◆ Material provided

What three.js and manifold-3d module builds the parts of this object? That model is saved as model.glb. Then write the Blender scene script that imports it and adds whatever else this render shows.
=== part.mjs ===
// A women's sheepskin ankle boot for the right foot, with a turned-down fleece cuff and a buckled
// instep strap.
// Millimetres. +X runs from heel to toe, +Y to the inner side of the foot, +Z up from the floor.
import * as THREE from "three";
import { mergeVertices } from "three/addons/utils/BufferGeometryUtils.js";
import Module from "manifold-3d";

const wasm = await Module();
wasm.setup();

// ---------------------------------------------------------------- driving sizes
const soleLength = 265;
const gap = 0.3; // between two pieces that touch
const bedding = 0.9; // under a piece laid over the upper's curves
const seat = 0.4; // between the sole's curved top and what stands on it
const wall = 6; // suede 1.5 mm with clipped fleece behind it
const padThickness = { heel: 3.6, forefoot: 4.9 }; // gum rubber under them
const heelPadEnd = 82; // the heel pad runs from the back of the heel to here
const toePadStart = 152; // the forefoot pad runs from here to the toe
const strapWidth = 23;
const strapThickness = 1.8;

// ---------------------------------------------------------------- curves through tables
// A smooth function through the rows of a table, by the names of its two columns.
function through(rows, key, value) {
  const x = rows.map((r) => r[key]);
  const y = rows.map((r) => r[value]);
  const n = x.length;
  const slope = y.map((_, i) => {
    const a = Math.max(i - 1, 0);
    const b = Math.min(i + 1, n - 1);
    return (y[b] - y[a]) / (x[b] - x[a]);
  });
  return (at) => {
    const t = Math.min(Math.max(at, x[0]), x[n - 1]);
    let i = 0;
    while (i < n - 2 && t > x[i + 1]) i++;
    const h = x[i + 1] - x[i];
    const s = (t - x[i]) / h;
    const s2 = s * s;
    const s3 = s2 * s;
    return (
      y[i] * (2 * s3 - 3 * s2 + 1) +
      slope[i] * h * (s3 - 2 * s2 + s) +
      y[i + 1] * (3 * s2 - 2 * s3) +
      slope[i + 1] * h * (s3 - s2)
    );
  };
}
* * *
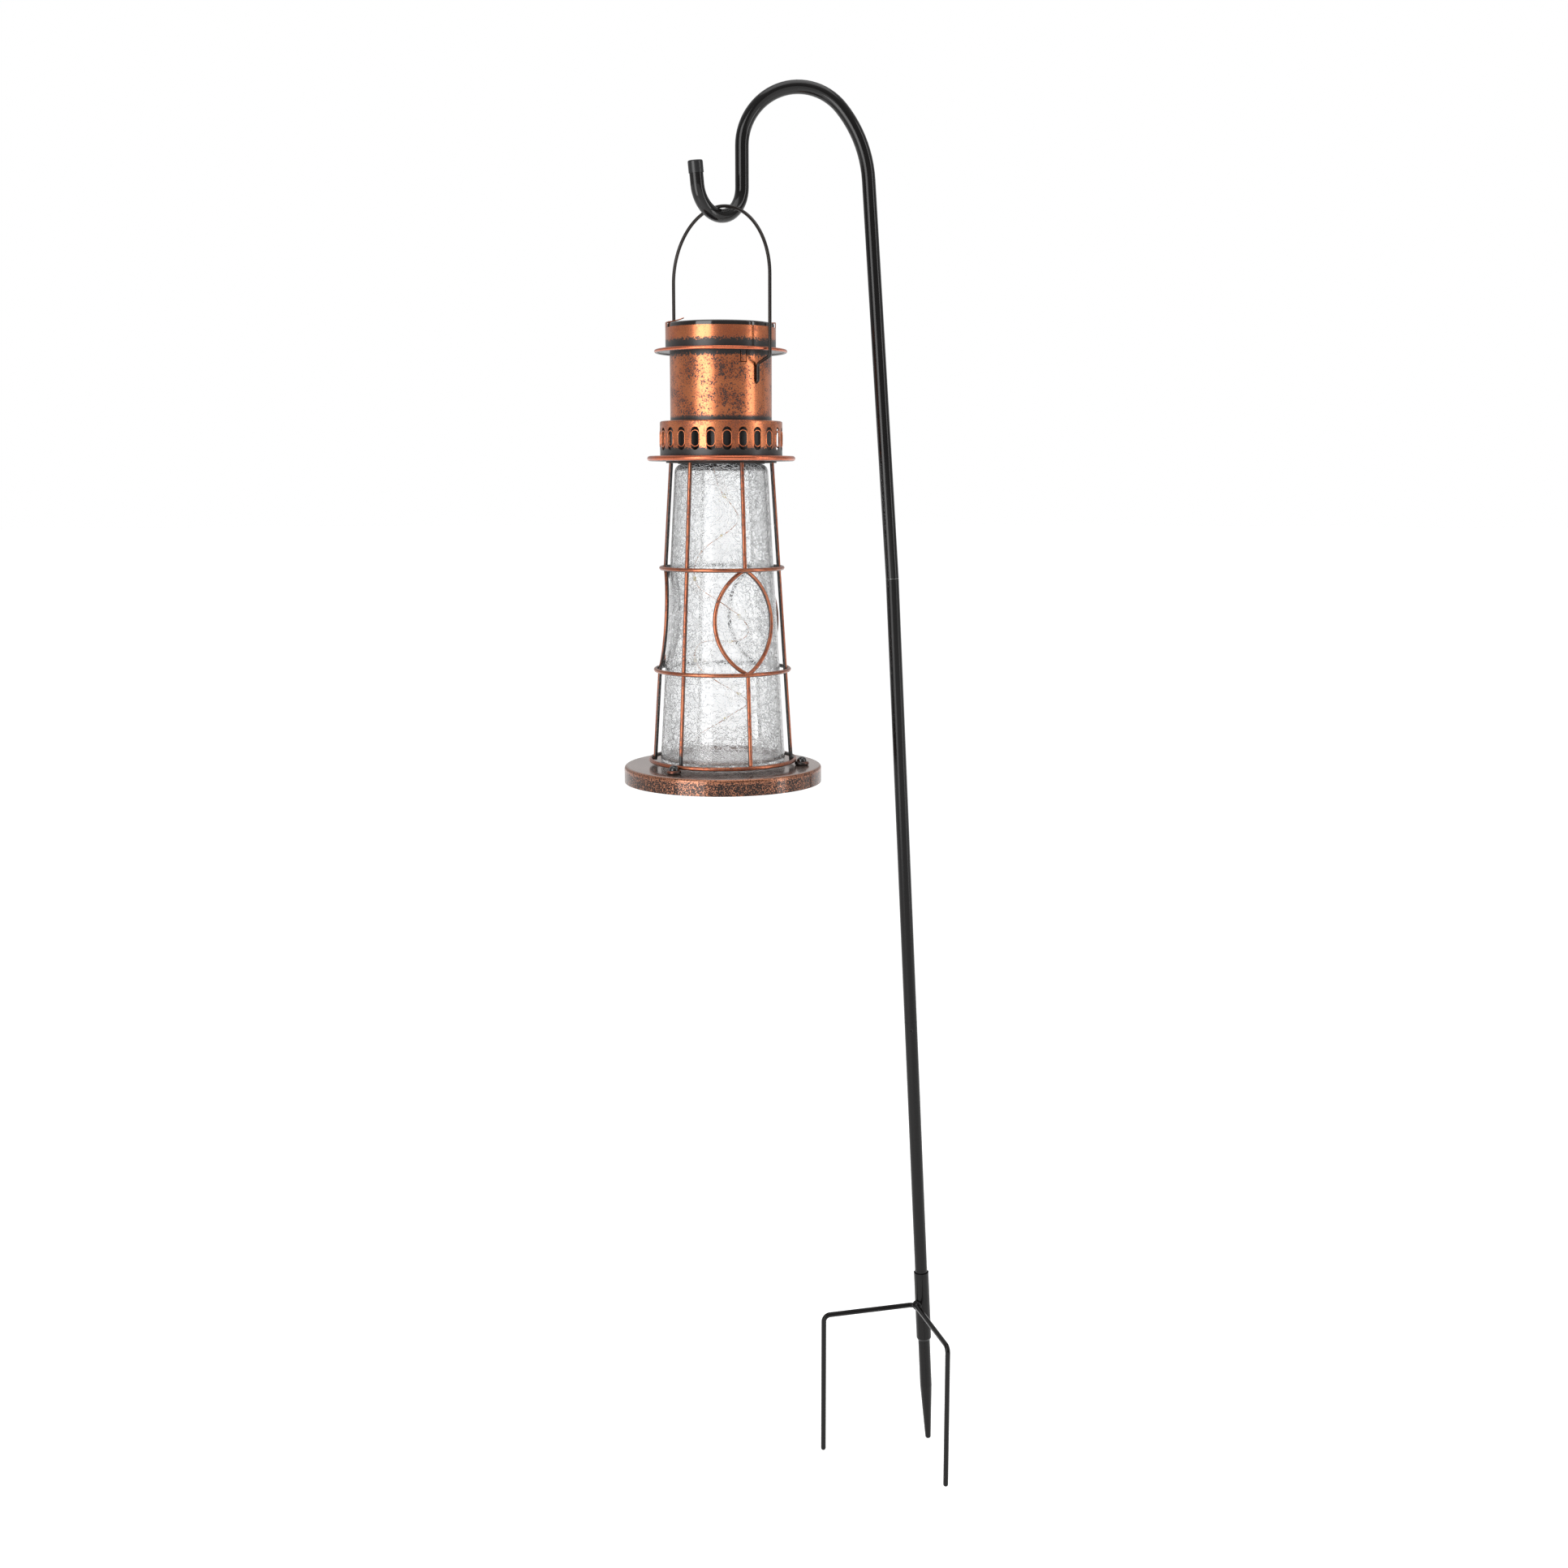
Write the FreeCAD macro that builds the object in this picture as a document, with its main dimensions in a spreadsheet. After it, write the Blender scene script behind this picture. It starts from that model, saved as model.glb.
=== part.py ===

◆ Exercise brief
Pull out and copy each line containing the string "builds".

◆ Exercise output
What three.js and manifold-3d module builds the parts of this object? That model is saved as model.glb. Then write the Blender scene script that imports it and adds whatever else this render shows.
Write the FreeCAD macro that builds the object in this picture as a document, with its main dimensions in a spreadsheet. After it, write the Blender scene script behind this picture. It starts from that model, saved as model.glb.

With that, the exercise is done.